** start Recorded information **

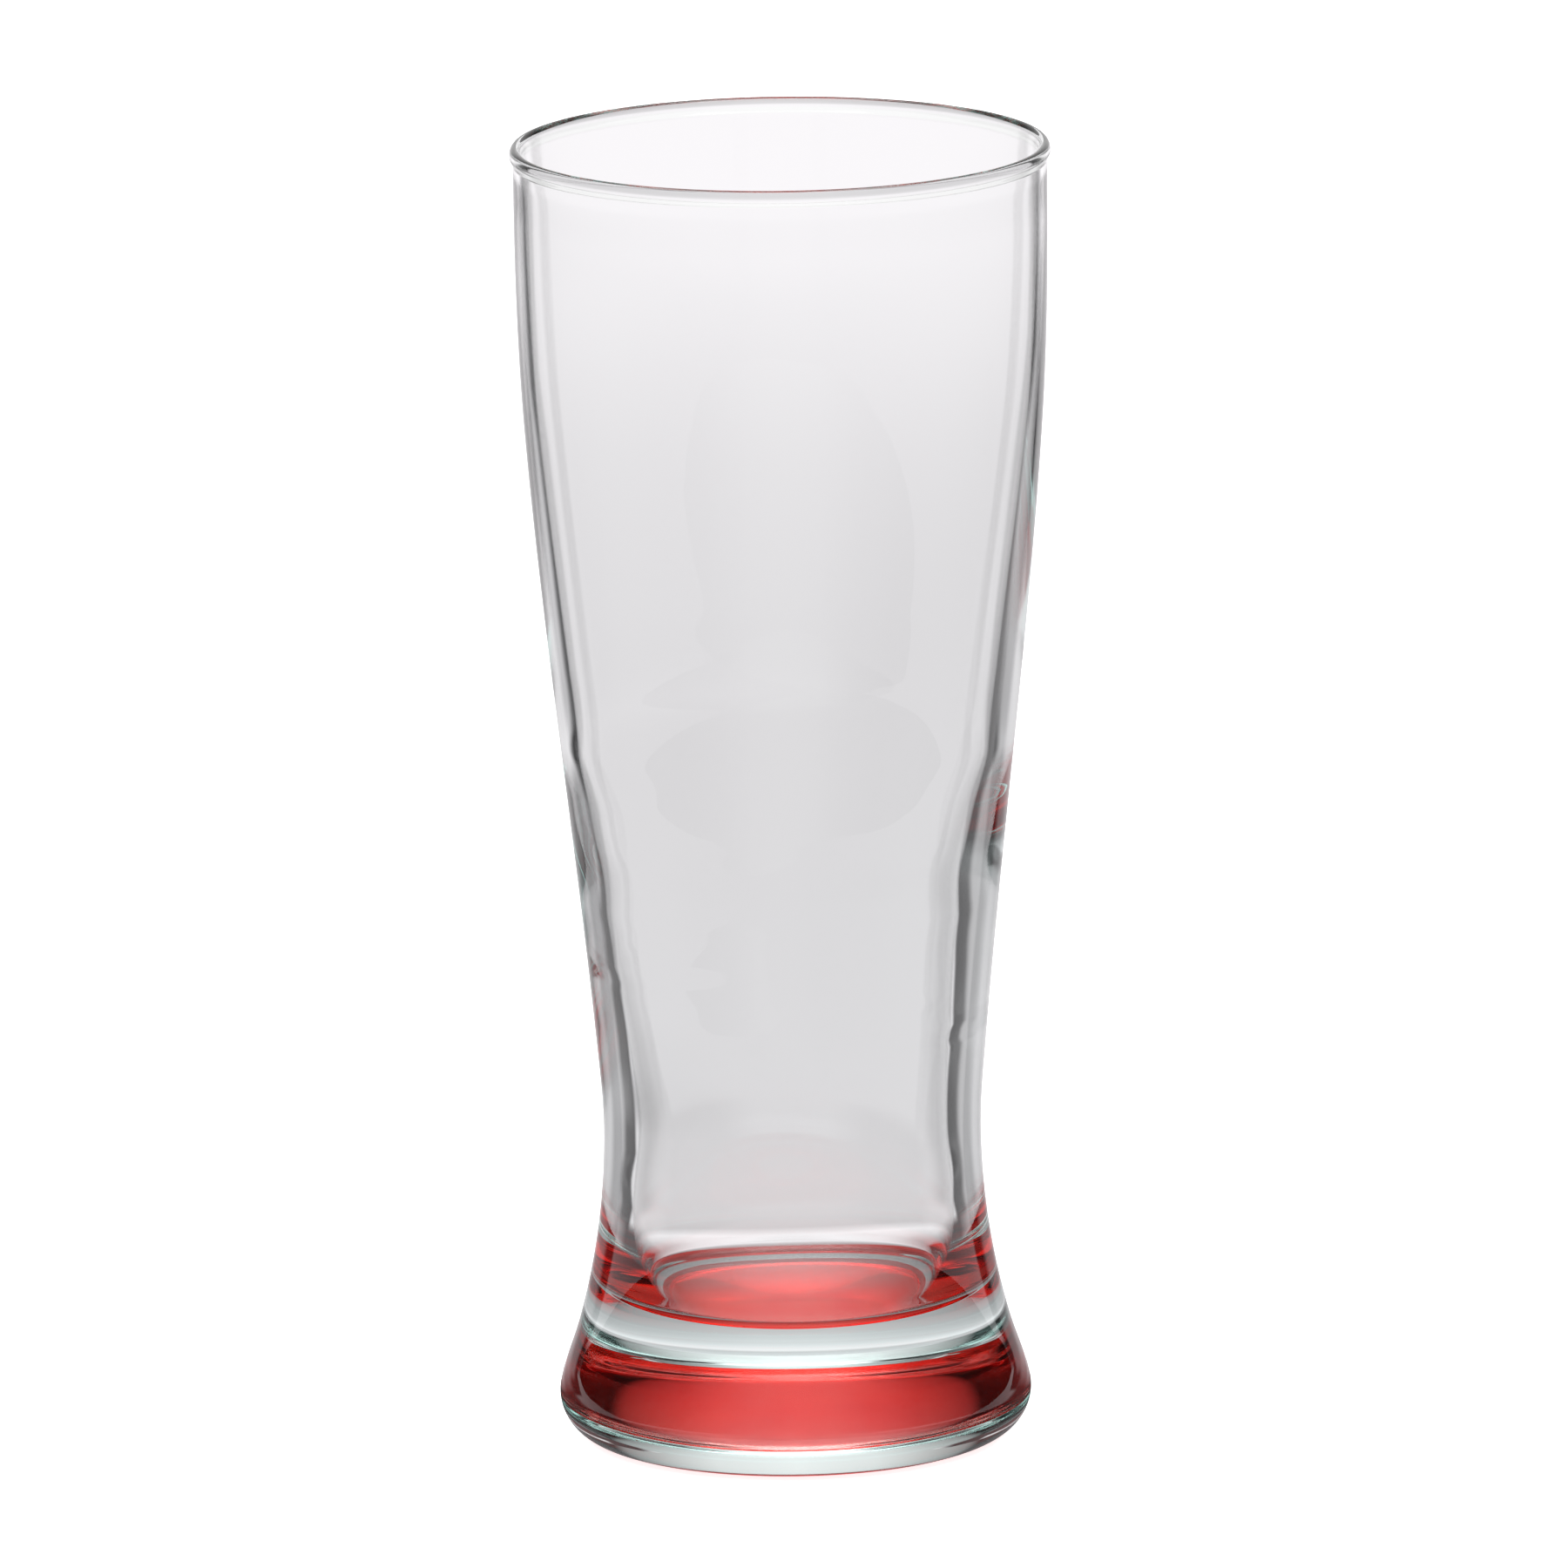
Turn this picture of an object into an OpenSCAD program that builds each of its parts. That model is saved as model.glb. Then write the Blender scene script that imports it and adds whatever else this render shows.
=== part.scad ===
// Tall pilsner glass: a clear one-piece glass on a thick foot, with a thin red coat under the foot.
// The origin is the middle of the resting plane, and +Z runs up the axis of the glass.

/* [Overall] */
// Height from the table to the top of the rim
height = 188; // [170:1:220]
// Widest diameter of the foot, at its round heel
foot_d = 67.7; // [64:0.1:74]
// Widest diameter of the rim, across its rolled bead
rim_d = 77; // [76.6:0.1:84]

/* [Foot] */
// Radius of the round heel between the underside and the side of the foot
heel_round = 6.5; // [4:0.1:8]
// How far above its widest line the heel's round runs on, in degrees
heel_turn = 9; // [4:1:14]
// Height of the line where the foot's side starts to draw in towards the waist
ankle_h = 16.3; // [13:0.1:22]
// Diameter of the foot at that line
ankle_d = 62.1; // [58:0.1:64]
// Lean of the side at that line, outward run for each step up
ankle_lean_share = -0.285; // [-0.4:0.005:-0.15]

/* [Waist and bowl] */
// Height of the narrowest line of the glass
waist_h = 44.9; // [40:0.1:50]
// Diameter at the narrowest line
waist_d = 54.1; // [48:0.1:55.5]
// Height of the line where the bowl's long straight flare starts
calf_h = 58.2; // [54:0.1:70]
// Diameter where the flare starts
calf_d = 55.9; // [54.1:0.1:60]
// Lean of the wall where the flare starts
calf_lean_share = 0.09; // [0.06:0.001:0.14]
// Drop from the top of the rim to the line where the flare dies out
shoulder_drop = 41.1; // [30:0.1:55]
// Diameter where the flare dies out
shoulder_d = 73.8; // [69:0.1:75.5]
// Lean of the wall where the flare dies out
shoulder_lean_share = 0.074; // [0.04:0.001:0.12]
// Drop from the top of the rim to the line where the bead starts
lip_drop = 2.7; // [2.6:0.1:5]
// Outside diameter of the wall just under the bead
lip_d = 76; // [74:0.1:76.4]

/* [Rim bead] */
// Width of the rolled bead, from its inner side to its outer side
bead_w = 1.6; // [1.2:0.1:2.4]
// Height of the rolled bead
bead_h = 2.5; // [1.6:0.1:2.6]

/* [Wall thickness] */
// Wall thickness at the top of the well's round corner, where the well is narrowest
well_wall = 7.3; // [5.5:0.1:9]
// Wall thickness at the waist
waist_wall = 4.4; // [3:0.1:5.5]
// Height of the thick band that the blown glass settled into
thick_h = 79; // [70:1:88]
// Wall thickness there
thick_wall = 4.5; // [2.5:0.1:5.5]
// Height where the wall has thinned again above the thick band
thin_h = 102; // [92:1:112]
// Wall thickness there
thin_wall = 2.8; // [1.8:0.1:3.5]
// Thinning of the wall there, change of thickness for each step up
thin_lean_share = -0.005; // [-0.03:0.001:0]
// Drop from the top of the rim to the line where the wall is thinnest
slim_drop = 10; // [6:1:30]
// Wall thickness there
slim_wall = 1.15; // [0.6:0.05:1.6]
// Wall thickness just under the bead
lip_wall = 1.1; // [0.6:0.05:1.4]

/* [Well] */
// Thickness of the solid foot under the edge of the well's floor
base_t = 19.4; // [14:0.1:24]
// Rise of the well's floor from its edge to its middle
floor_dome = 0.6; // [0.1:0.1:2]
// Width of the round corner between the well's floor and its wall
corner_w = 4.2; // [2:0.1:8]
// Height of that round corner
corner_h = 2.6; // [0.8:0.1:5]
// Lean of the well's wall just above the corner, outward run for each step up
well_lean_share = 0.28; // [0:0.01:0.5]

/* [Underside and coat] */
// Radius of the shallow flat recess under the foot
recess_r = 25.5; // [18:0.1:25.8]
// Depth of the recess above the resting ring
recess_h = 0.3; // [0.1:0.05:1]
// Inner radius of the flat ring that the glass rests on
ring_r = 26; // [25.9:0.1:26.5]
// Thickness of the red coat
coat_t = 0.15; // [0.05:0.01:0.4]
// How far the coat climbs the round heel from the resting ring, in degrees
coat_climb = 25; // [5:1:50]

/* [Hidden] */

// Steps round the axis, and along each curve of the outline
round_steps = 180;
heel_steps = 10;
wall_steps = 60;
bead_steps = 18;
corner_steps = 12;
dome_steps = 8;

// Straight down, in the degrees that the outline's arcs are measured in
down = -90;

heel_r = foot_d / 2 - heel_round;
heel_top_h = heel_round * (1 + sin(heel_turn));
shoulder_h = height - shoulder_drop;
lip_h = height - lip_drop;
corner_top_h = base_t + corner_h;
bead_r = (rim_d - bead_w) / 2;
bead_mid_h = height - bead_h / 2;

// Outside of the glass: heights, radii and leans of the lines that its curve runs through
form_h = [heel_top_h, ankle_h, waist_h, calf_h, shoulder_h, lip_h];
form_r = [heel_r + heel_round * cos(heel_turn), ankle_d / 2, waist_d / 2, calf_d / 2, shoulder_d / 2, lip_d / 2];
form_lean_shares = [-tan(heel_turn), ankle_lean_share, 0, calf_lean_share, shoulder_lean_share, 0];

// Stretch of a curve that holds a given height
function stretch(at, places, i = 0) =
    i == len(places) - 2 || at < places[i + 1] ? i : stretch(at, places, i + 1);

// Cubic curve that meets each value with its lean
function curve(at, places, values, leans) =
    let (
        i = stretch(at, places),
        run = places[i + 1] - places[i],
        t = (at - places[i]) / run,
        rise = t * t * (3 - 2 * t)
    )
    values[i] + (values[i + 1] - values[i]) * rise
    + run * t * (1 - t) * (leans[i] * (1 - t) - leans[i + 1] * t);

// Lean of that curve at a given height
function lean(at, places, values, leans) =
    let (
        i = stretch(at, places),
        run = places[i + 1] - places[i],
        t = (at - places[i]) / run
    )
    (values[i + 1] - values[i]) * 6 * t * (1 - t) / run
    + (1 - 2 * t) * (leans[i] * (1 - t) - leans[i + 1] * t)
    - t * (1 - t) * (leans[i] + leans[i + 1]);

// Thickness of the wall along the same height: the well's wall has a lean of its own at its foot
side_lean_share = lean(corner_top_h, form_h, form_r, form_lean_shares);
wall_h = [corner_top_h, waist_h, thick_h, thin_h, height - slim_drop, lip_h];
wall_t = [well_wall, waist_wall, thick_wall, thin_wall, slim_wall, lip_wall];
wall_lean_shares = [side_lean_share - well_lean_share, 0, 0, thin_lean_share, 0, 0];

function outer_r(h) = curve(h, form_h, form_r, form_lean_shares);
function inner_r(h) = outer_r(h) - curve(h, wall_h, wall_t, wall_lean_shares);

// Points of an elliptic arc in the outline's plane, from one angle to another
function arc(r, h, across, up, from, to, steps) =
    [for (i = [0 : steps]) let (a = from + (to - from) * i / steps) [r + across * cos(a), h + up * sin(a)]];

// Underside line, at a given thickness inside the outer face: recess, resting ring and lower heel
function underside(inset) = concat(
    [[0, recess_h + inset], [recess_r, recess_h + inset], [ring_r, inset]],
    arc(heel_r, heel_round, heel_round - inset, heel_round - inset, down, down + coat_climb, heel_steps)
);

// Rise of the well's floor at a share of its radius, level at the edge and in the middle
function dome_rise(share) = floor_dome * pow(1 - pow(share, 2), 2);

function reversed(points) = [for (i = [len(points) - 1 : -1 : 0]) points[i]];

// Clear glass, with its solid foot, waisted bowl and rolled rim bead
module glass_body() {
    bowl_step = (lip_h - heel_top_h) / wall_steps;
    well_step = (lip_h - corner_top_h) / wall_steps;
    floor_r = inner_r(corner_top_h) - corner_w;
    color([0.84, 0.93, 0.90, 0.45])
    rotate_extrude($fn = round_steps)
    polygon(concat(
        underside(coat_t),
        arc(heel_r, heel_round, heel_round, heel_round, down + coat_climb, heel_turn, heel_steps),
        [for (i = [1 : wall_steps]) let (h = heel_top_h + bowl_step * i) [outer_r(h), h]],
        arc(bead_r, bead_mid_h, bead_w / 2, bead_h / 2, 0, -2 * down, bead_steps),
        [for (i = [wall_steps : -1 : 1]) let (h = corner_top_h + well_step * i) [inner_r(h), h]],
        arc(floor_r, corner_top_h, corner_w, corner_h, 0, down, corner_steps),
        [for (i = [1 : dome_steps]) let (r = floor_r * (1 - i / dome_steps)) [r, base_t + dome_rise(r / floor_r)]]
    ));
}

// Translucent red coat on the underside, up onto the lower heel
module red_base_coat() {
    color([0.78, 0.04, 0.05])
    rotate_extrude($fn = round_steps)
    polygon(concat(underside(0), reversed(underside(coat_t))));
}

glass_body();
red_base_coat();
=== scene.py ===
import math

import bpy
import numpy as np
from mathutils import Matrix


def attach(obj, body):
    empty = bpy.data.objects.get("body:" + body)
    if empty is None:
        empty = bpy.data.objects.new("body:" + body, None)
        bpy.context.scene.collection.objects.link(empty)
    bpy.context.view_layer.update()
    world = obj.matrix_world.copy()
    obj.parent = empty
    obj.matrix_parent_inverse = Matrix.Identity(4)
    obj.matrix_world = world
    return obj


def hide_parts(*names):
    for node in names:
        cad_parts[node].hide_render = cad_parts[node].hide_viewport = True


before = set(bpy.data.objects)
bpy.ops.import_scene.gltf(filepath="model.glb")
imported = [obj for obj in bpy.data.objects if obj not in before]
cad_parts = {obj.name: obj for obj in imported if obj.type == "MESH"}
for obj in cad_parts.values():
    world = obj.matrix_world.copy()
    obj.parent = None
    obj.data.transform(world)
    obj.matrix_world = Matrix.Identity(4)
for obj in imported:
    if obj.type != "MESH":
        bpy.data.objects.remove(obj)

scene = bpy.context.scene
mm = 0.001
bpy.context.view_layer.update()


# Numbers on a curve

def cubicThrough(at, places, values, leans):
    # piecewise cubic that meets each value with its lean (change of value for each step along)
    places, values, leans = (np.asarray(a, float) for a in (places, values, leans))
    i = np.clip(np.searchsorted(places, at, side="right") - 1, 0, len(places) - 2)
    run = places[i + 1] - places[i]
    t = (at - places[i]) / run
    rise = t * t * (3 - 2 * t)
    bend = run * t * (1 - t) * (leans[i] * (1 - t) - leans[i + 1] * t)
    return values[i] + (values[i + 1] - values[i]) * rise + bend


def arcPoints(r, z, across, up, start, end, count):
    # elliptic arc in the outline's plane: centre plus (across cos a, up sin a)
    a = np.radians(np.linspace(start, end, count))
    return np.stack([r + across * np.cos(a), z + up * np.sin(a)], axis=1)


def smoothStep(t):
    # 0 before 0, 1 after 1, and 3 t^2 - 2 t^3 between them
    t = np.clip(t, 0, 1)
    return t * t * (3 - 2 * t)


# Meshes turned round the axis

def turnOutline(name, outline, around, push=None, pushed=None):
    # the outline (radius, height) is carried round the axis: x = r cos a, y = r sin a, z = h
    # push(a, r, z) is added to the radius of the rows marked in pushed, so that a wall can wander
    a = np.linspace(0, 2 * np.pi, around, endpoint=False)
    r = np.repeat(outline[1:-1, 0][:, None], around, axis=1)
    z = np.repeat(outline[1:-1, 1][:, None], around, axis=1)
    if push is not None:
        r = r + push(a[None, :], r, z) * pushed[1:-1, None]
    rings = np.stack([r * np.cos(a), r * np.sin(a), z], axis=2).reshape(-1, 3)
    poles = np.array([[0, 0, outline[0, 1]], [0, 0, outline[-1, 1]]])
    verts = np.vstack([rings, poles]) * mm

    rows = len(outline) - 2
    i, j = np.meshgrid(np.arange(rows - 1), np.arange(around), indexing="ij")
    k = (j + 1) % around
    quads = np.stack([i * around + j, i * around + k, (i + 1) * around + k, (i + 1) * around + j], axis=2)
    low, high = len(verts) - 2, len(verts) - 1
    j = np.arange(around)
    k = (j + 1) % around
    bottom = np.stack([np.full(around, low), k, j], axis=1)
    last = (rows - 1) * around
    top = np.stack([np.full(around, high), last + j, last + k], axis=1)

    mesh = bpy.data.meshes.new(name)
    mesh.from_pydata(verts.tolist(), [], quads.reshape(-1, 4).tolist() + bottom.tolist() + top.tolist())
    mesh.shade_smooth()
    piece = bpy.data.objects.new(name, mesh)
    scene.collection.objects.link(piece)
    return piece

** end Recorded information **

Given request: Return exactly the lines above from the line that has "the lower heel" through the line that has "in imported if", inclusive, and nothing else.

Answer to the problem:
// Translucent red coat on the underside, up onto the lower heel
module red_base_coat() {
    color([0.78, 0.04, 0.05])
    rotate_extrude($fn = round_steps)
    polygon(concat(underside(0), reversed(underside(coat_t))));
}

glass_body();
red_base_coat();
=== scene.py ===
import math

import bpy
import numpy as np
from mathutils import Matrix


def attach(obj, body):
    empty = bpy.data.objects.get("body:" + body)
    if empty is None:
        empty = bpy.data.objects.new("body:" + body, None)
        bpy.context.scene.collection.objects.link(empty)
    bpy.context.view_layer.update()
    world = obj.matrix_world.copy()
    obj.parent = empty
    obj.matrix_parent_inverse = Matrix.Identity(4)
    obj.matrix_world = world
    return obj


def hide_parts(*names):
    for node in names:
        cad_parts[node].hide_render = cad_parts[node].hide_viewport = True


before = set(bpy.data.objects)
bpy.ops.import_scene.gltf(filepath="model.glb")
imported = [obj for obj in bpy.data.objects if obj not in before]
cad_parts = {obj.name: obj for obj in imported if obj.type == "MESH"}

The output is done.